È il 27 novembre: alle quattro della mattina  è entrato in vigore il tanto sospirato cessate il fuoco tra Israele e Hezbollah. Gli sfollati hanno iniziato a lasciare Saint Joseph de l'Apparition sin dall'alba  per tornare alle loro case, o a quel che ne resta. Il direttore dell'istituto ha mandato immediatamente a chiamare gli operai per riparare i danni e riaprire il prima possibile la scuola agli studenti. Man mano che le famiglie di sfollati impacchettano le loro masserizie e lasciano la scuola, Suor Joséphine fa il giro dell'edificio: trova bagni devastati, banchi e sedie rotti, giochi non più utilizzabili. Ringrazia silenziosamente il Signore perché si è sbloccata una situazione altrimenti destinata a durare per mesi, forse anni. Le istituzioni libanesi, infatti, non hanno risposto alle sollecitazioni di Monsignor Essayan, e le promesse di spostare altrove gli occupanti non hanno avuto seguito. Con un sospiro Suor Joséphine termina il giro e raggiunge le sue consorelle per la recita della Supplica alla Vergine della Medaglia Miracolosa, di cui proprio il 27 novembre ricorre la festa liturgica.

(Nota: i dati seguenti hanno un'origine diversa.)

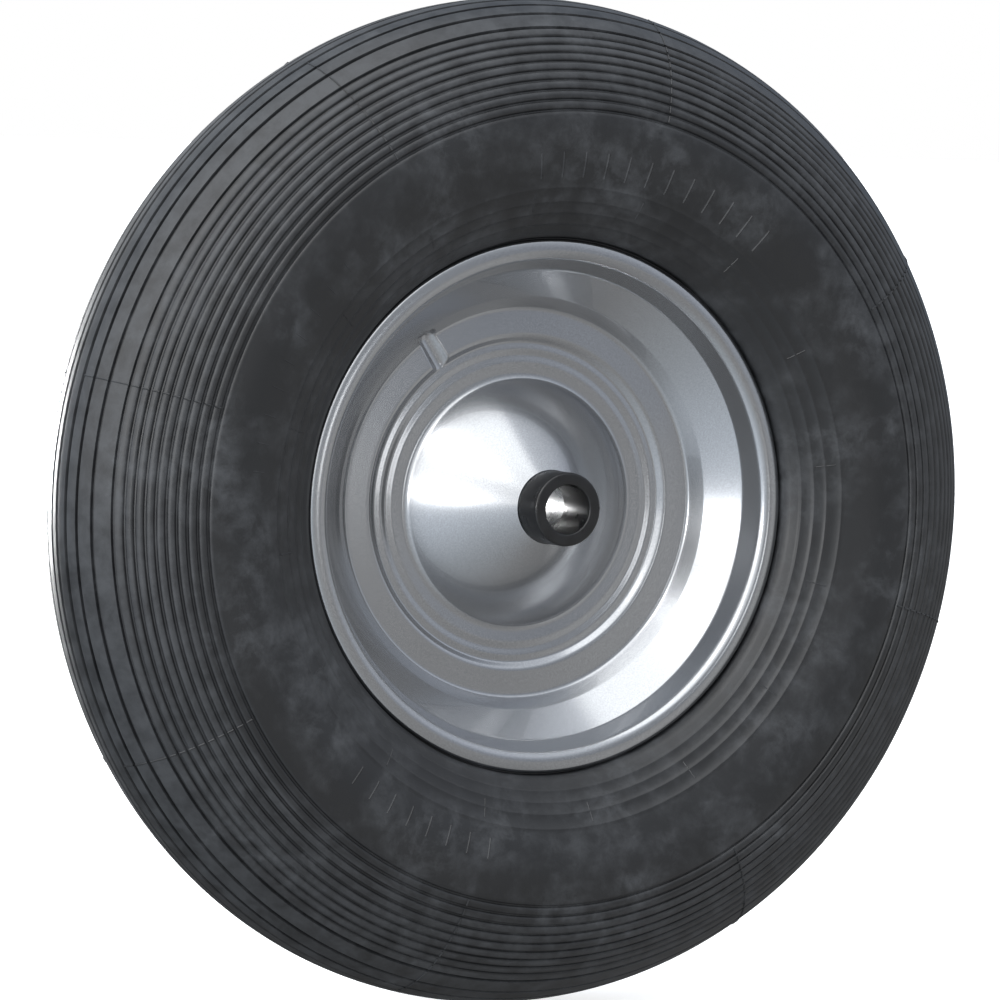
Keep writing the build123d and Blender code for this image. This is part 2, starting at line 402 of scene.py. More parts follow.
RUBBER = tyre_rubber()
ENAMEL = silver_enamel()
POLYAMIDE = black_polyamide()
ZINC = plated_tube()
BRASS = valve_brass()
STEM_RUBBER = plain_rubber()
CAP_PLASTIC = cap_plastic()
STEEL = drawn_steel()
FINISHES = (RUBBER, ENAMEL, POLYAMIDE, ZINC, BRASS, STEM_RUBBER, CAP_PLASTIC, STEEL)
print("finishes:", [finish.name for finish in FINISHES])


def place(made, body, material, slot, *nodes, sharp_angle=35):
    """Finishes a piece: shading, material, the body it moves with and the nodes it stands for."""
    smooth(made, sharp_angle)
    made.data.materials.clear()
    made.data.materials.append(material)
    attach(made, body)
    if nodes:
        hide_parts(*nodes)
    low, high = [Vector(c) for c in (made.bound_box[0], made.bound_box[6])]
    print(made.name, "faces", len(made.data.polygons), "size mm", [round(v / MM, 1) for v in high - low])
    return made

# %% [markdown]
# ## Geometry Nodes trees
# Ribs, mould lines and raised marks repeat round the wheel, so node trees make them. Each tree takes
# its sizes as named inputs and ends by making its copies real and setting the material, and the
# result is then kept as a plain mesh.

# %% Tree tools


def new_tree(name, **floats):
    """A geometry tree with a Geometry input and output and named number inputs."""
    tree = bpy.data.node_groups.new(name, "GeometryNodeTree")
    tree.interface.new_socket("Geometry", in_out="INPUT", socket_type="NodeSocketGeometry")
    for label, value in floats.items():
        kind = "NodeSocketInt" if isinstance(value, int) else "NodeSocketFloat"
        socket = tree.interface.new_socket(label.replace("_", " "), in_out="INPUT", socket_type=kind)
        socket.default_value = value
    tree.interface.new_socket("Material", in_out="INPUT", socket_type="NodeSocketMaterial")
    tree.interface.new_socket("Geometry", in_out="OUTPUT", socket_type="NodeSocketGeometry")
    entry = tree.nodes.new("NodeGroupInput")
    return tree, entry.outputs


def end_tree(tree, geometry, material):
    """Makes copies real, sets the material and joins the result to the output."""
    real = add_node(tree, "GeometryNodeRealizeInstances", {"Geometry": geometry}).outputs[0]
    painted = add_node(tree, "GeometryNodeSetMaterial", {"Geometry": real, "Material": material}).outputs[0]
    tree.links.new(painted, tree.nodes.new("NodeGroupOutput").inputs["Geometry"])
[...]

Chissà che la Madonna, apparsa a Catherine Labouré nella Chiesa parigina delle Figlie della carità il 27 novembre 1830, non sia intervenuta per impedire ulteriore morte e distruzione nel  Libano. Le anziane religiose non sprigionano risentimento o desiderio di vendetta, bensì pacatezza, perdono e amore cristiano. Sono pronte ad accogliere i loro allievi, dai più piccoli ai più grandi, con la dedizione e l'impegno di sempre.